### Work to complete
Only the lines from the one holding "make_axe_hand(rear_right, right_cuff, right_ear, skin, bright)" through the one holding "FRONT = np.array([0.0, -1.0, 0.0])" are to be retyped, exactly as they appear, with both boundary lines included.

=======

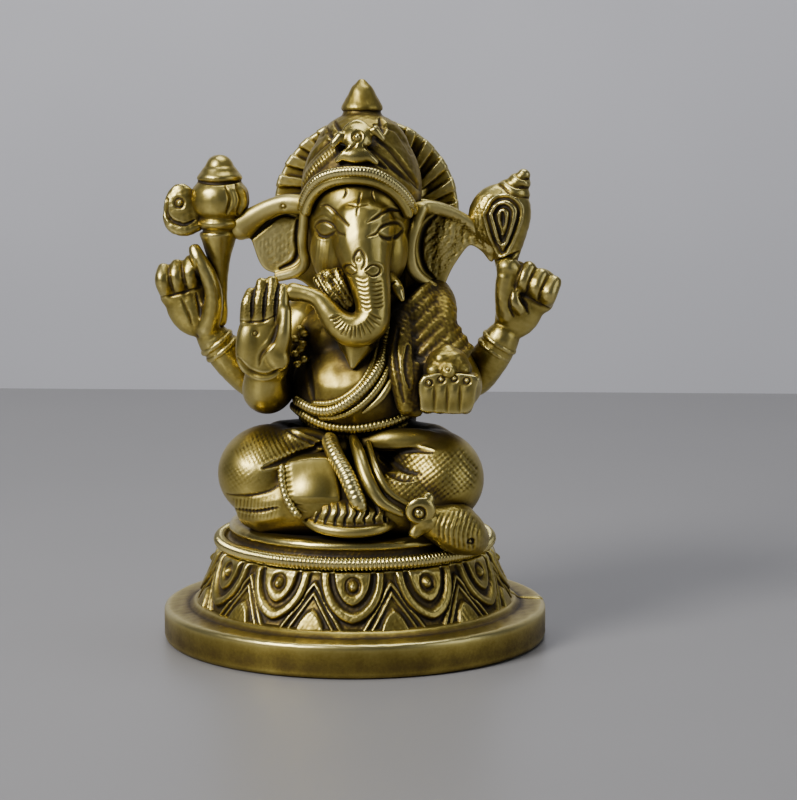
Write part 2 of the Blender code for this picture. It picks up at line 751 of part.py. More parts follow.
def make_mouse(cut_by, skin):
    """The mouse that lies over the rim of the seat, by the left knee."""
    body = fuse(
        "mouse_body", skin,
        limb([(16, -18.6, 24.2), (19.8, -16.6, 22), (22.4, -13.6, 20.2)], (3.6, 4.5, 3.5), 12, 2),
    )
    trim(body, *cut_by)
    head = fuse(
        "mouse_head", skin,
        ellipsoid((13.4, -20, 25.4), (3.2, 2.8, 2.6), tilt=(0, -20, 20)),
        limb([(12.6, -20.6, 25), (10.6, -21.8, 23.8)], (1.9, 1.0), 8),
    )
    trim(head, body, *cut_by)
    ear = fuse("mouse_ear", skin, turned([(2.2, 0), (2.3, 0.5), (1.9, 0.9), (0, 0.9)], 16,
                                         (13.3, -22.1, 27.2), (68, 0, 6)))
    trim(ear, head, body, *cut_by)


def main():
    clear_scene()
    bright = brass("bright_brass", (0.62, 0.46, 0.16), 0.28)
    skin = brass("polished_brass", (0.60, 0.45, 0.17), 0.32)
    cloth = brass("chased_brass", (0.52, 0.38, 0.13), 0.4)
    dark = brass("antiqued_brass", (0.42, 0.30, 0.10), 0.45)

    lotus, rope, step_plate, plate_top = make_base(bright, dark)
    torso, right_leg, left_leg, right_shin, fan = make_body(skin, cloth, bright)
    belt, folds, thread = make_sashes(torso, right_leg, left_leg, right_shin, fan, cloth, bright)
    halo = make_halo(torso, bright)
    head_parts = make_head(torso, halo, skin)
    head, trunk, right_tusk, left_tusk, lip = head_parts
    trim(thread, head, trunk, left_tusk, lip)
    dome, band = make_crown(head, halo, bright, dark)
    right_ear, left_ear = make_ears((torso, head, dome, band, halo, trunk, right_tusk, left_tusk), skin)
    arms = make_arms(torso, right_leg, left_leg, (*head_parts, right_ear, left_ear, thread, belt),
                     skin, bright)
    front_right, front_left, rear_right, rear_left, right_cuff, left_cuff, armlet = arms
    make_blessing_hand(
        front_right, (trunk, torso, right_leg, armlet, rear_right, right_tusk, head, right_ear), skin
    )
    offering, heap = make_offering_hand(
        front_left, (torso, left_leg, thread, belt, rear_left, *folds), skin, bright
    )
    make_axe_hand(rear_right, right_cuff, right_ear, skin, bright)
    make_conch_hand(rear_left, left_cuff, left_ear, skin, bright)
    make_shawl(
        (torso, head, trunk, left_tusk, lip, left_ear, halo, dome, band, front_left, rear_left,
         thread, belt, offering, heap, left_leg),
        cloth,
    )
    make_mouse(
        (lotus, rope, step_plate, plate_top, left_leg, right_leg, fan, *folds), skin
    )
    drop_cutters()


main()
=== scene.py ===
"""Looks of the seated elephant-headed deity in cast brass: chased detail, patina, floor and light.

Shapes are made in millimetres in the row frame, where the deity faces -Y and +Z is up, and piece()
turns them into metres. A point is (x, y, z). In a chased line or an outline, which is drawn on the
front of a form, it is (x, z).
"""

import math

import bmesh
import bpy
import numpy as np
from mathutils import Euler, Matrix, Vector
from mathutils.bvhtree import BVHTree


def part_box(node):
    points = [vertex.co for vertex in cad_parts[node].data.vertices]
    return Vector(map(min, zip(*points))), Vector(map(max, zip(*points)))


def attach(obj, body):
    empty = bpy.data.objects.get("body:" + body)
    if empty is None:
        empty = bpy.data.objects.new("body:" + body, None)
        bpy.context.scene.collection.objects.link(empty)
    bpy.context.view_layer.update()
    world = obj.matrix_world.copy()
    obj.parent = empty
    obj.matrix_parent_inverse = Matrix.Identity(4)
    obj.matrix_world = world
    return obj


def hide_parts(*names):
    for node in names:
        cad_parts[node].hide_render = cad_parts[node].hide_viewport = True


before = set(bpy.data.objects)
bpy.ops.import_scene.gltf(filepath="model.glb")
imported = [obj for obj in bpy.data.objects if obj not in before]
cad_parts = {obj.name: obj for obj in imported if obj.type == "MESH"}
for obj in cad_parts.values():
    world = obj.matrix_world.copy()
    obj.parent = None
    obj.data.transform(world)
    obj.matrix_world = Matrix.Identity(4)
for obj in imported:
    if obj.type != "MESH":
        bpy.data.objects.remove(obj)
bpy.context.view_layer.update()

MM = 0.001
# Voxel sizes of the skins: the face and small jewels, the hands and cloth, and the large forms.
FACE_GRID = 0.2
FINE_GRID = 0.24
BODY_GRID = 0.32

FRONT = np.array([0.0, -1.0, 0.0])


# ---- Curves and solid shapes ----------------------------------------------------------------


def smooth(points, steps=6):
    """Points on a Catmull-Rom curve through the given points."""
    rows = np.array(points, float)
    ends = np.vstack([2 * rows[0] - rows[1], rows, 2 * rows[-1] - rows[-2]])
    t = np.arange(steps)[:, None] / steps
    parts = [
        0.5 * (2 * b + (c - a) * t + (2 * a - 5 * b + 4 * c - d) * t**2)
        + 0.5 * (3 * b - a - 3 * c + d) * t**3
        for a, b, c, d in zip(ends, ends[1:], ends[2:], ends[3:])
    ]
    return np.vstack([*parts, rows[-1:]])


def evenly(line, gap):
    """The same line with points a fixed distance apart."""
    length = np.r_[0, np.cumsum(np.linalg.norm(np.diff(line, axis=0), axis=1))]
    at = np.linspace(0, length[-1], max(2, int(length[-1] / gap) + 1))
    return np.stack([np.interp(at, length, line[:, i]) for i in range(line.shape[1])], 1), at


def ball(centre, radii, tilt=(0, 0, 0), detail=4):
    """An ellipsoid as (points, faces). tilt is in degrees about X, Y and Z."""
    bm = bmesh.new()
    bmesh.ops.create_icosphere(bm, subdivisions=detail, radius=1)
    verts = np.array([v.co for v in bm.verts]) * np.array(radii)
    faces = [[v.index for v in f.verts] for f in bm.faces]
    bm.free()
    turn = np.array(Euler([math.radians(a) for a in tilt]).to_matrix())
    return verts @ turn.T + np.array(centre), faces


def walls(count, sides):
    """Faces between count rings of sides points each."""
    return [
        [r * sides + i, r * sides + (i + 1) % sides, (r + 1) * sides + (i + 1) % sides,
         (r + 1) * sides + i]
        for r in range(count - 1)
        for i in range(sides)
    ]


def capped(rings):
    """Rings of points joined into a closed tube, as (points, faces)."""
    count, sides = len(rings), len(rings[0])
    ends = [list(range(sides))[::-1], [(count - 1) * sides + i for i in range(sides)]]
    return np.vstack(rings), walls(count, sides) + ends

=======

### Written solution
    make_axe_hand(rear_right, right_cuff, right_ear, skin, bright)
    make_conch_hand(rear_left, left_cuff, left_ear, skin, bright)
    make_shawl(
        (torso, head, trunk, left_tusk, lip, left_ear, halo, dome, band, front_left, rear_left,
         thread, belt, offering, heap, left_leg),
        cloth,
    )
    make_mouse(
        (lotus, rope, step_plate, plate_top, left_leg, right_leg, fan, *folds), skin
    )
    drop_cutters()


main()
=== scene.py ===
"""Looks of the seated elephant-headed deity in cast brass: chased detail, patina, floor and light.

Shapes are made in millimetres in the row frame, where the deity faces -Y and +Z is up, and piece()
turns them into metres. A point is (x, y, z). In a chased line or an outline, which is drawn on the
front of a form, it is (x, z).
"""

import math

import bmesh
import bpy
import numpy as np
from mathutils import Euler, Matrix, Vector
from mathutils.bvhtree import BVHTree


def part_box(node):
    points = [vertex.co for vertex in cad_parts[node].data.vertices]
    return Vector(map(min, zip(*points))), Vector(map(max, zip(*points)))


def attach(obj, body):
    empty = bpy.data.objects.get("body:" + body)
    if empty is None:
        empty = bpy.data.objects.new("body:" + body, None)
        bpy.context.scene.collection.objects.link(empty)
    bpy.context.view_layer.update()
    world = obj.matrix_world.copy()
    obj.parent = empty
    obj.matrix_parent_inverse = Matrix.Identity(4)
    obj.matrix_world = world
    return obj


def hide_parts(*names):
    for node in names:
        cad_parts[node].hide_render = cad_parts[node].hide_viewport = True


before = set(bpy.data.objects)
bpy.ops.import_scene.gltf(filepath="model.glb")
imported = [obj for obj in bpy.data.objects if obj not in before]
cad_parts = {obj.name: obj for obj in imported if obj.type == "MESH"}
for obj in cad_parts.values():
    world = obj.matrix_world.copy()
    obj.parent = None
    obj.data.transform(world)
    obj.matrix_world = Matrix.Identity(4)
for obj in imported:
    if obj.type != "MESH":
        bpy.data.objects.remove(obj)
bpy.context.view_layer.update()

MM = 0.001
# Voxel sizes of the skins: the face and small jewels, the hands and cloth, and the large forms.
FACE_GRID = 0.2
FINE_GRID = 0.24
BODY_GRID = 0.32

FRONT = np.array([0.0, -1.0, 0.0])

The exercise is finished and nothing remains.